Mondo is good at violence, but he’s not very interested in it. He doesn’t love the action like Travis or Juliet. When it comes to killing, he’s all straight-faced and business-like about it. Some of the best gags in the game involve Mondo missing or interrupting the villains’ monologues because he really doesn’t care what they have to say about their plans, motivations, and goals. He was hired to kill them and that’s what he’ll do. Even when the fight becomes personal, he performs his violent acts through normal business channels, hiring himself to execute his nemesis.
So why go through all that effort of killing if he’s so bored of it? Because missions give you money, which you use to buy gifts, which you use to seduce “beauties,” who then give you guns or upgrade points to make you better at killing. That’s the gameplay loop of Killer is Dead. Execute a mission, get cash, do a woman, get upgrades, repeat. Nowhere is this more explicit than with Scarlett, a.k.a. “Mondo Girl 2,” the sexy supernatural nurse. She loves blood, and she doesn’t want physical gifts. Instead you seduce her by succeeding at various challenges. Kill X enemies within the time limit, get an X hit combo, survive for X seconds, and so on. Violence begets sex which begets violence, which begets sex. This is the loop all of Suda’s characters have been striving towards, but Mondo is the only one who’s achieved it.

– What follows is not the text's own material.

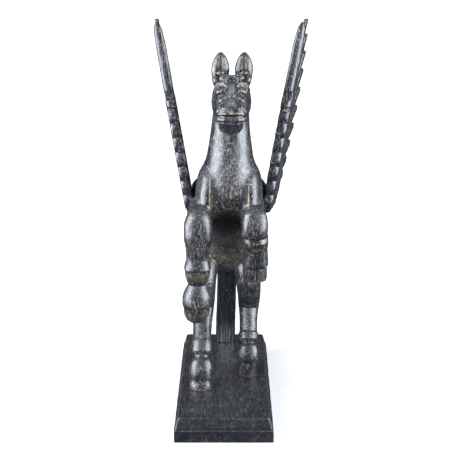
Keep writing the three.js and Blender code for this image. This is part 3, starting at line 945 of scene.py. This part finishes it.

There are moments when other characters will break the fourth wall to ask about the ethics of the violence, and Mondo always brushes them off. “It’s all for the sake of the game,” he says. The violence is a given, so no wonder he’s bored of it. The sex is something new, so no wonder he’s interested in it.

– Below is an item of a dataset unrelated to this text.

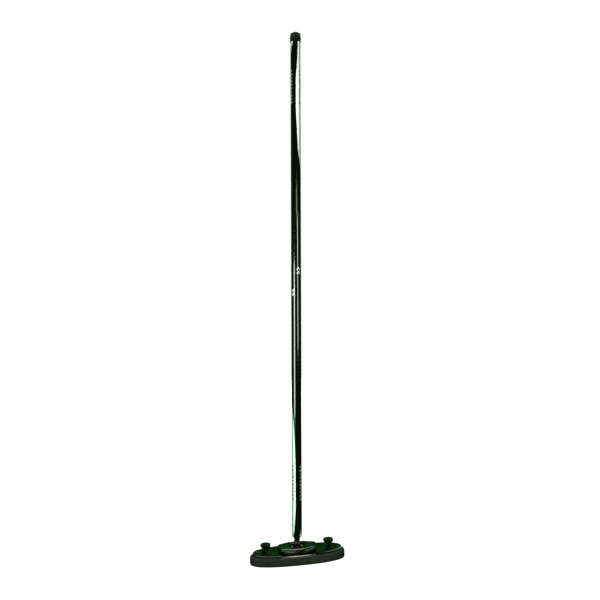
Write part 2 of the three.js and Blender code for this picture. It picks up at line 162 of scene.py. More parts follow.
# Heights on the handle are measured along it from the tilt pin.
TONGUE = {"half_thickness": 3.2, "radius": 6.0}
NECK = {"radius": 6.8, "bottom": 7.3, "top": 12.6, "stem_radius": 4.8, "stem_top": 34.0}
FERRULE = {"bottom": 12.9, "shoulder": 18.2, "lip": 18.6, "spigot": 10.0, "top": 92.0}
GLUE_GROOVES = (54, 64, 74)
SHAFT = {"radius": 11.9, "bore": 10.4, "bottom": 18.9, "top": 1197.5}
SHAFT_RINGS = 60
RIVET_HEIGHTS = {"lower": 42.0, "upper": 84.0}
RIVET = {"radius": 1.4, "hole": 1.7, "head": 2.3, "foot": 5.7, "seat": 12.1, "crown": 13.0}
RIVET_HOLE = (5.4, 20)
CAP = {"radius": 13.4, "bore": 12.2, "bottom": 1178.8, "top": 1202.0}
PLUG_BOTTOM = 1165.0

KNOB_X = sum(corner.x for corner in box_of("right_knob_cap")) / 2
KNOB_PLACES = ((-KNOB_X, 0), (KNOB_X, 0))
COLLAR = {"base": 9.5, "base_top": 23.6, "radius": 5.0, "top": 29.6, "bore": 2.75}
SPRING = {"radius": 4.1, "wire": 0.45, "bottom": 30.35, "top": 35.45, "turns": 4.5}
SPRING_WASHER = {"bore": 2.8, "radius": 5.4}
KNOB = {"base": 10.0, "radius": 12.2, "bottom": 37.2, "flare": 40.2, "rim": 44.1, "top": 45.8}
KNOB_ROOF = 42.5
KNOB_FLUTES = {"count": 36, "depth": 0.18}
SPINDLE = {"radius": 2.4, "bore": 2.7, "foot_radius": 3.4}

# The camera stands level with the handle's middle and is rolled by about the handle's lean.
CAMERA = {"distance": 1.524, "rise": 0.5934, "yaw": 7.1, "roll": 2.46, "lens": 38.92}
CAMERA_SHIFT = (0.005, -0.0158)
WORLD_FILL = {"colour": (0.4, 1, 0.45, 1), "strength": 0.015}

# Angles round the shaft are in degrees from the line that faces the camera, positive to its
# right. A stripe of painted shade, tinted green as a painted reflection, runs down the white
# bands on both sides, between two such angles.
PAINTED_SIDE_SHADE = {"start": 39, "end": 94, "ease": 4, "colour": (0.20, 0.46, 0.25)}

# The printed bands: (distance from that end of the tube, near edge, far edge).
UPPER_BAND = [
    (0, 29, 328),
    (19, 27, 304),
    (35, 24, 284),
    (52, 19, 266),
    (79, 8, 240),
    (110, 4, 222),
    (161, 5, 205),
    (208, 16, 180),
    (255, 28, 155),
    (300, 64, 130),
    (330, 100, 112),
]
LOWER_BAND = [
    (0, -44, -328),
    (12, -32, -306),
    (26, -25, -282),
    (42, -20, -264),
    (74, -13, -240),
    (153, -13, -205),
    (200, -20, -180),
    (247, -28, -155),
    (294, -52, -130),
    (345, -100, -112),
]

# Rows of slanted bars: (angle, lowest height, highest height). The dark ones lie over the bands.
BAR_LENGTHS = (5.0, 4.0, 4.6, 3.6)
BAR_GAP = 4.0
PALE_BARS = {"rows": ((-54, 1031, 1114), (52, 104, 191)), "width": 6.4, "lift": 0.02}
DARK_BARS = {"rows": ((56, 1031, 1114), (-50, 104, 191)), "width": 8.0, "lift": 0.09}

# Pairs of chevrons: (angle, height of the first one's arms, 1 to point up or -1 down).
CHEVRON_PLACES = ((26, 632, 1), (-40, 597, -1))
CHEVRON = {"width": 3.6, "arm": 7, "pitch": 9, "stroke": 12}


# ------------------------------------------------------------------ shells
# A shell is (points in millimetres, faces), closed, with its faces turned outwards.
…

In that way, Killer is Dead represents a maturation of Suda51’s writing. Even if the Gigolo Missions revolve around objectifying women, the sex at the end isn’t just an adolescent punch line.
While all this makes for an interesting character, it also makes for a particularly poor story since Mondo deliberately impedes most efforts at exposition. There’s something about the moon, dark matter, princesses, cybernetics, and a unicorn (no, really). Suda51 games are always weird, but Mondo makes Killer is Dead uniquely, incomprehensibly weird. As such, the narrative exists more as a character study than as a story.
Since this is a game, the gameplay is also important, and in a weird, probably unintentional, probably poorly designed way, the gameplay reflects Mondo’s workmanlike approach to violence. The game gets a few combat basics right, but everything else is unnecessary.
The only moves that really matter are your basic attack and the Dodge Burst. For the latter, if you dodge to one side at the last second to avoid an attack, time stops and you get to mash the controller to unleash a flurry of attacks against your enemy. There are other special movies—a punch, a spinning attack, a gun counterattack—but you don’t really need them. It’s good then that the Dodge Burst feels good to pull off and looks so damn cool since you’ll be using it over and over again. It never gets old.
Then there’s your cybernetic arm that can transform into four guns, but only one is really useful in combat. Another one is mainly used for breaking through hidden walls and the occasional shielded enemy. The other two are practically useless.
The game has its share of technical issues as well. The lack of a lock-on button makes combat confusing and awkward, problems that are only exacerbated by the poor camera. It constantly zooms in too close to Mondo, obscuring your view of the battlefield, and every time you nudge it to a better angle, it resets itself a second later. Most of the damage that you receive throughout the game will likely come from off screen, from enemies you can’t see.
Thankfully, there are enough stylistic visual tricks to make combat acceptable. Again, the Dodge Burst is the one attack that feels natural to execute, and it looks damn cool. That and the slick, detailed, cel-shaded visuals make combat fun enough in the moment, but instantly forgettable. It helps that Killer is Dead isn’t very hard. You never really have to learn about guard breaks or combos. Just attack and try not to get attacked. In this way, the poor combat seems appropriate for Mondo. He’s not the type to use a full arsenal on his enemies. He’s not interested in anything that’ll prolong a fight. He goes straight for the jugular with as little flourish as possible. Attack and dodge is just his kind of style.
Killer is Dead is not a sequel, it’s an original game, but that doesn’t mean it’s a standalone product. Its plot is too confusing to stand on its own, and its thematic content is only interesting in relation to the rest of Suda’s catalog. Killer is Dead isn’t a good game or a bad game, but it’s definitely required playing for anyone wanting to understand Suda51.